За свою жизнь Константин Константиныч видел в стенах этого кабинета много и более красивых спин, но именно эта была сейчас неуместно живой, неуместно молодой и беззаботной – несмотря на уже месяцы обследований. Молодости все нипочем.
Он переставлял по спине блестящую головку стетоскопа, машинально отмечая про себя симптомы, и думал лишь о неотвратимой неизбежности того, что сейчас придется попросить Катю развернуться.
Отложив стетоскоп в сторону и садясь за стол, Константин Константиныч мельком глянул на часы – он хотел знать, не задерживает ли следующего пациента. Тогда на них было одиннадцать пятьдесят семь, и он это запомнил.
Катя натянула свитер обратно и села на злосчастный стул. Вот тут-то пушка и не выстрелила, и все стало совсем уж нехорошо.
Константин Константиныч все выводил и выводил что-то у себя на столе, никак не давая ей понять, что значит эта арабская вязь. Время давно вышло, но он, кажется, даже и не заметил этого.
Наконец он кончил писать. Протянул рецепт. Что-то сказал – Катя потом не вспомнила, что именно. И добавил:
– А вообще, – Константин Константиныч выразительно посмотрел на ее лодыжки, видневшиеся из-под закрученных отворотов джинс, – чего вы хотите от своего организма, если зимой и летом с голыми ногами ходите?
Катя ничего не ответила, лишь поджала губы. Ни курево, ни лодыжки не имели, по ее представлению, отношения к головным болям неясного генеза и обморокам. Взяв бумажку с рекомендациями, она поскорее вышла из кабинета и тихо прикрыла за собою дверь.
Она быстро сбежала по лестнице с третьего этажа вниз, брякнула на стойку в гардеробе белый пластиковый номерок, накинула на плечи яркое малиновое пальто. Задержалась перед зеркалом на лишних двадцать секунд, не столько причесываясь, сколько любуясь собой, а потом – выбросив из головы неприятный прием, выпорхнула на улицу.

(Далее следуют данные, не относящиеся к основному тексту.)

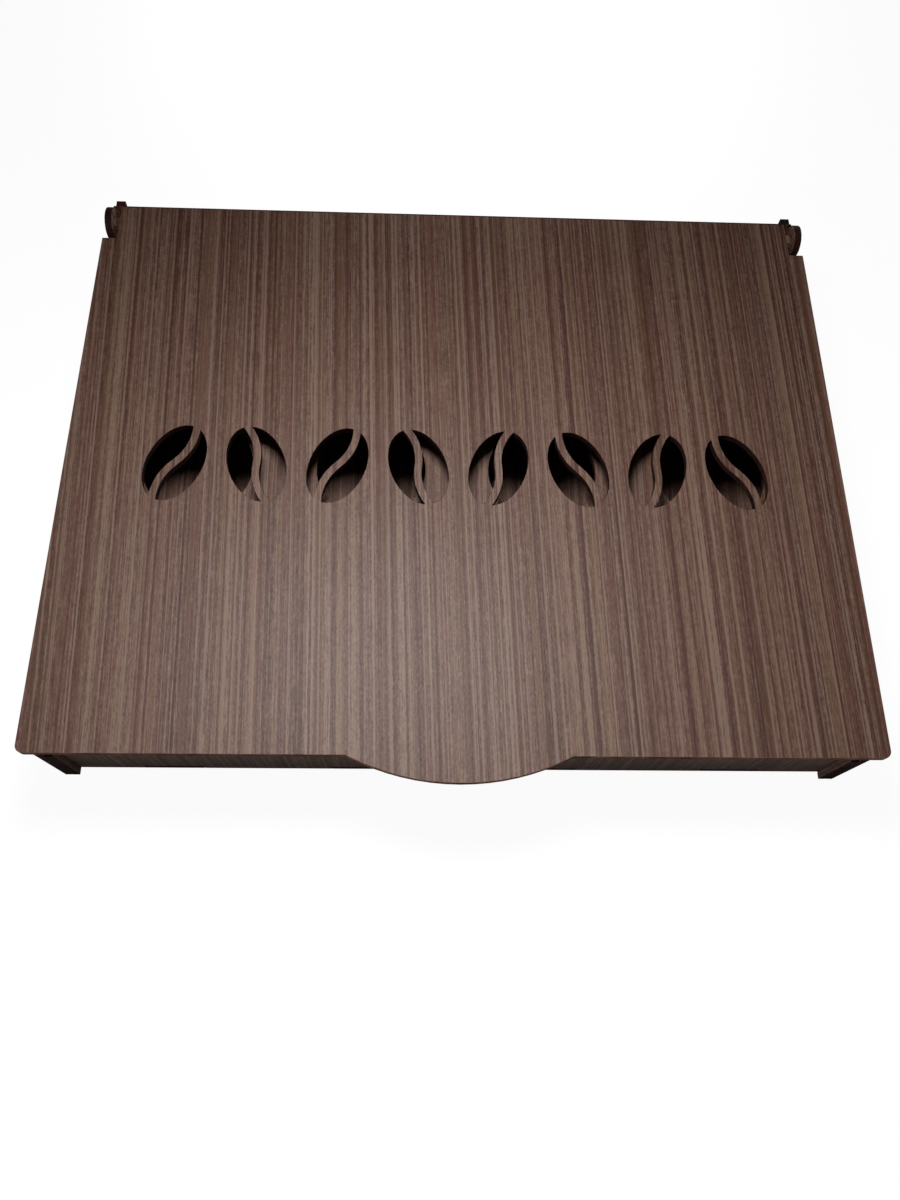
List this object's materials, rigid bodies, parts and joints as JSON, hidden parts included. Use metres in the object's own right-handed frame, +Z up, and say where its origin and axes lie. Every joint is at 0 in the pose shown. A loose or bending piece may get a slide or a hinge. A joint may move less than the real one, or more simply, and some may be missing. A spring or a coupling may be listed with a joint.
{
  "type": "coffee capsule box",
  "caption": "Flat striped wooden box for coffee capsules: a tray of round seats under a pierced lid that turns on its own rear tabs and has a rounded thumb lip.",
  "frame": {"origin": "middle of the outer box of the closed object, on the surface that it stands on", "axes": "+X to the right, +Y to the back, where the hinge is, +Z up; the thumb lip points to -Y"},
  "size_m": [0.32, 0.2696, 0.0555],
  "materials": {
    "lid_board": "satin striped brown decor on 3 mm fibreboard, burnt cut edges",
    "wall_board": "satin striped brown decor on 3 mm fibreboard, burnt cut edges",
    "tray_board": "satin striped brown decor on 3 mm fibreboard, burnt cut edges"
  },
  "bodies": {
    "body": {"side_wall_left": "wall_board", "side_wall_right": "wall_board", "inner_panel_left": "wall_board", "inner_panel_right": "wall_board", "front_wall": "wall_board", "back_wall": "wall_board", "floor_panel": "wall_board", "capsule_tray": "tray_board"},
    "lid": {"lid": "lid_board"}
  },
  "joints": [
    {"name": "lid_hinge", "type": "hinge", "parent": "body", "child": "lid", "pos_m": [0, 0.11973, 0.0485], "axis": [-1, 0, 0], "range_deg": [0, 160]}
  ]
}
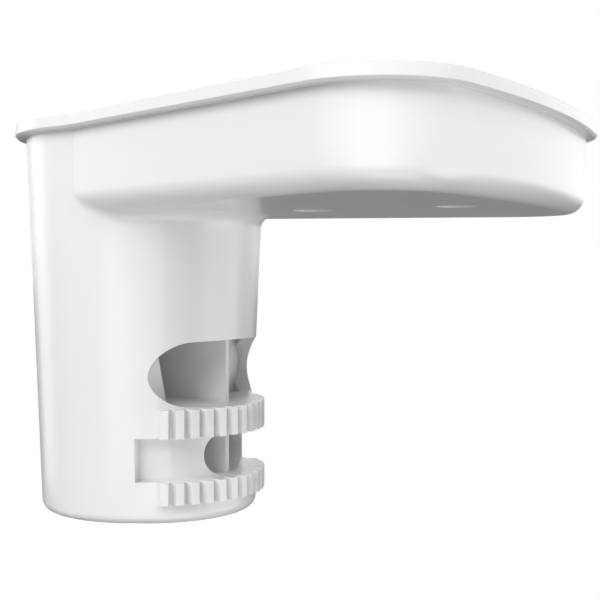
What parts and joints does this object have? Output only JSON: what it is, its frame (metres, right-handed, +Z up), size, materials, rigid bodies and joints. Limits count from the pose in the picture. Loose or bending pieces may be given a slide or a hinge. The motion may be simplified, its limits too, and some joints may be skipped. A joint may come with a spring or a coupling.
{
  "type": "ceiling mount bracket",
  "caption": "Ceiling bracket moulded in one piece: fan-shaped hollow body with a rim and screw recesses, and a tapered hollow column with a cable mouth and toothed bands round a groove.",
  "frame": {"origin": "midway between the two ceiling screws, on the plane of the ceiling", "axes": "+Z up into the ceiling, +X along the centre line from the column towards the wide end, the column hangs towards -Z"},
  "size_m": [0.0931, 0.082, 0.0634],
  "materials": {
    "moulded_shell": "fine satin moulded white ABS"
  },
  "bodies": {
    "root": {"bracket_body": "moulded_shell"}
  },
  "joints": []
}
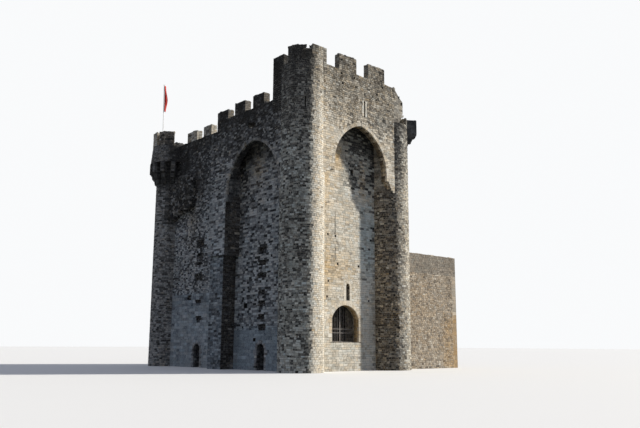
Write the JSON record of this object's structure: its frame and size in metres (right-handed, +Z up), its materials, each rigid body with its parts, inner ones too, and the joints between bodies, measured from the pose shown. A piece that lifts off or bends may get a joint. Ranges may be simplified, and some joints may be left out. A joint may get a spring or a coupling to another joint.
{
  "type": "castle keep",
  "caption": "Stone keep with round corner towers, great pointed arches that leave slots behind a crenellated wall walk, and an iron gate in an arched doorway.",
  "frame": {"origin": "middle of the keep's plan, on the base where its walls meet the lowest ground", "axes": "+Z up, +X to the right along the gate front, +Y from the gate front to the rear"},
  "size_m": [20.8, 23.607, 27.2546],
  "materials": {
    "stone_front": "sunlit cream limestone ashlar, weathered",
    "stone_side": "grey limestone ashlar and rubble, weathered",
    "stone_dark": "dark weathered limestone",
    "stone_restored": "warm rubble with a restored top",
    "iron": "painted wrought iron",
    "pole": "satin",
    "flag_cloth": "plain red cloth"
  },
  "bodies": {
    "keep": {"tower_front_left": "stone_front", "tower_front_right": "stone_front", "gate_arch": "stone_front", "gate_threshold": "stone_front", "front_wall_left": "stone_front", "front_wall_right": "stone_front", "front_wall_over_gate": "stone_front", "front_arch": "stone_front", "front_wall_over_arch": "stone_front", "front_parapet": "stone_front", "broken_front_end": "stone_front", "turret_parapet_front_left": "stone_front", "tower_crown_front_right": "stone_front", "pier_left": "stone_side", "pier_right": "stone_side", "left_wall_front_bay": "stone_side", "left_wall_rear_bay": "stone_side", "right_wall_front_bay": "stone_side", "right_wall_rear_bay": "stone_side", "rear_wall": "stone_side", "left_arch": "stone_side", "right_arch": "stone_side", "rear_arch": "stone_side", "left_parapet": "stone_side", "left_rear_parapet": "stone_side", "right_parapet": "stone_side", "right_rear_parapet": "stone_side", "rear_parapet": "stone_side", "tower_rear_right": "stone_side", "turret_head_rear_right": "stone_side", "turret_corbels_rear_right": "stone_side", "hall_floor": "stone_side", "hall_vault": "stone_side", "terrace": "stone_side", "tower_rear_left": "stone_dark", "turret_head_rear_left": "stone_dark", "turret_corbels_rear_left": "stone_dark", "box_front_right": "stone_dark", "box_corbels": "stone_dark", "side_wall": "stone_restored", "gate_pintles": "iron", "flagpole": "pole", "flag": "flag_cloth"},
    "leaf_left": {"gate_leaf_left": "iron"},
    "leaf_right": {"gate_leaf_right": "iron"}
  },
  "joints": [
    {"name": "gate_left_hinge", "type": "hinge", "parent": "keep", "child": "leaf_left", "pos_m": [-1.84, -9.195, 2.55], "axis": [0, 0, 1], "range_deg": [0, 90]},
    {"name": "gate_right_hinge", "type": "hinge", "parent": "keep", "child": "leaf_right", "pos_m": [1.36, -9.195, 2.55], "axis": [0, 0, -1], "range_deg": [0, 90]}
  ]
}
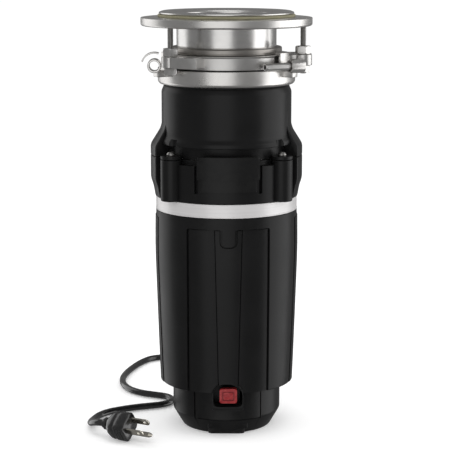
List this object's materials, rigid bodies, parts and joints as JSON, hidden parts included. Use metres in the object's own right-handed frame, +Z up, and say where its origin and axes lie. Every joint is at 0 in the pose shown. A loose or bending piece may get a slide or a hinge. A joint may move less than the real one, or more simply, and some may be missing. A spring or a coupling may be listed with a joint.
{
  "type": "kitchen garbage disposal",
  "caption": "Slim upright kitchen waste disposer with a twist-lock sink mount, bolted grind chamber, motor shell, reset button and grounded power cord.",
  "frame": {"origin": "centre of the base boss's underside, on the motor's axis, where the object stands", "axes": "+Z up along the motor's axis to the sink flange, -Y to the front with the reset button, +Y to the drain and the cord's exit"},
  "size_m": [0.202, 0.2977, 0.3813],
  "materials": {
    "brushed_steel": "brushed stainless and zinc-plated steel",
    "dark_steel": "dark plated or phosphated steel",
    "black_plastic": "satin black moulded plastic",
    "black_rubber": "matte black rubber",
    "gasket_fibre": "olive fibre gasket, matte",
    "red_plastic": "red translucent-looking button",
    "copper": "copper windings, commutator and brushes",
    "trim_band": "satin silver trim foil",
    "cord_jacket": "semi-gloss black cord jacket",
    "nickel": "nickel-plated brass prongs"
  },
  "bodies": {
    "housing": {"sink_flange": "brushed_steel", "sink_gasket": "gasket_fibre", "backup_ring": "brushed_steel", "upper_mounting_ring": "brushed_steel", "collar_seal": "black_rubber", "snap_ring": "dark_steel", "mounting_gasket": "black_rubber", "splash_guard": "black_rubber", "canister": "black_plastic", "joint_housing": "black_plastic", "discharge_outlet": "black_plastic", "chamber_liner": "brushed_steel", "grind_ring": "dark_steel", "chamber_base": "dark_steel", "lower_bearing": "dark_steel", "upper_bearing": "dark_steel", "shaft_seal": "black_rubber", "motor_can": "dark_steel", "magnet_1": "dark_steel", "magnet_2": "dark_steel", "brush_1": "copper", "brush_2": "copper", "silver_band": "trim_band", "motor_skirt": "black_plastic", "lower_cap": "black_plastic", "overload_protector": "black_plastic", "strain_relief": "black_rubber", "cord_lead": "cord_jacket", "cord_run": "cord_jacket", "cord_coil": "cord_jacket", "plug_body": "black_rubber", "plug_blade_1": "nickel", "plug_blade_2": "nickel", "ground_pin": "nickel", "stud_1": "dark_steel", "clamp_nut_1": "brushed_steel", "lock_nut_1": "brushed_steel", "foot_1": "black_rubber", "stud_2": "dark_steel", "clamp_nut_2": "brushed_steel", "lock_nut_2": "brushed_steel", "foot_2": "black_rubber", "stud_3": "dark_steel", "clamp_nut_3": "brushed_steel", "lock_nut_3": "brushed_steel", "foot_3": "black_rubber", "joint_screw_1": "brushed_steel", "joint_screw_2": "brushed_steel", "joint_screw_3": "brushed_steel", "joint_screw_4": "brushed_steel"},
    "rotor": {"shaft": "dark_steel", "armature": "copper", "commutator": "copper", "turntable": "brushed_steel", "turntable_nut": "brushed_steel"},
    "impeller_1": {"impeller_1": "brushed_steel"},
    "impeller_2": {"impeller_2": "brushed_steel"},
    "reset_button": {"reset_button": "red_plastic"},
    "twist_lock": {"lock_ring": "brushed_steel", "ear_pin": "brushed_steel"}
  },
  "joints": [
    {"name": "rotor_spin", "type": "hinge", "parent": "housing", "child": "rotor", "pos_m": [0, 0, 0.13], "axis": [0, 0, 1], "continuous": true},
    {"name": "impeller_1_swivel", "type": "hinge", "parent": "rotor", "child": "impeller_1", "pos_m": [0.032, 0, 0.263], "axis": [0, 0, 1], "continuous": true},
    {"name": "impeller_2_swivel", "type": "hinge", "parent": "rotor", "child": "impeller_2", "pos_m": [-0.032, 0, 0.263], "axis": [0, 0, 1], "continuous": true},
    {"name": "reset_press", "type": "slide", "parent": "housing", "child": "reset_button", "axis": [0, 1, 0], "range_m": [0, 0.0025], "stiffness_N_per_m": 800},
    {"name": "twist_lock_turn", "type": "hinge", "parent": "housing", "child": "twist_lock", "pos_m": [0, 0, 0.325], "axis": [0, 0, 1], "range_deg": [-40, 0]}
  ]
}
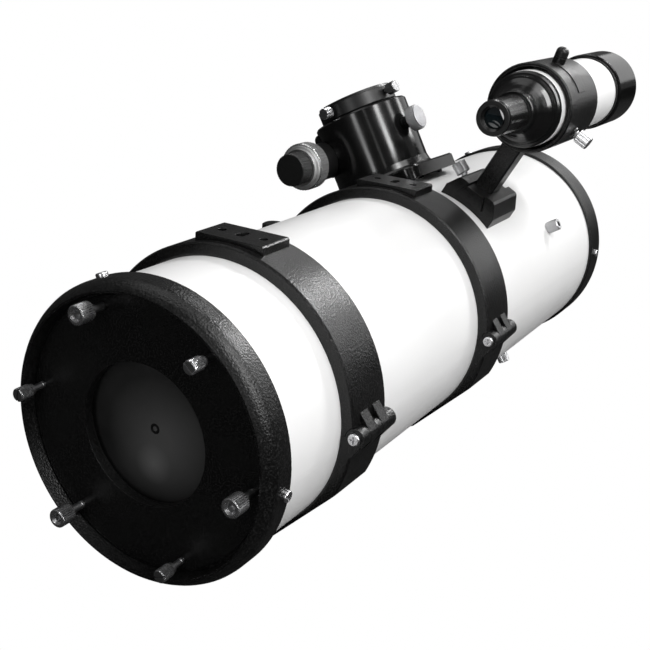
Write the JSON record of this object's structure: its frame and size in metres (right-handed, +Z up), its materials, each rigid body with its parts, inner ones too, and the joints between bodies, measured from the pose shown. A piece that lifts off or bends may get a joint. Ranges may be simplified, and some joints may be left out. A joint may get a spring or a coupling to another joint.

Когда она шла на прием, дождь уже успокоился. Сейчас он снова хлестал по киоскам, и Катя представила, как где-то там, за крышей домов, большая широкая река уже пришла в движение, зашипела, зафыркала, ощетинилась брызгами.
Катя побежала к «Горьковской», перепрыгивая через лужи. Лужи пахли бензином, и розовые радуги на них символизировали, очевидно, всю ее легкомысленность.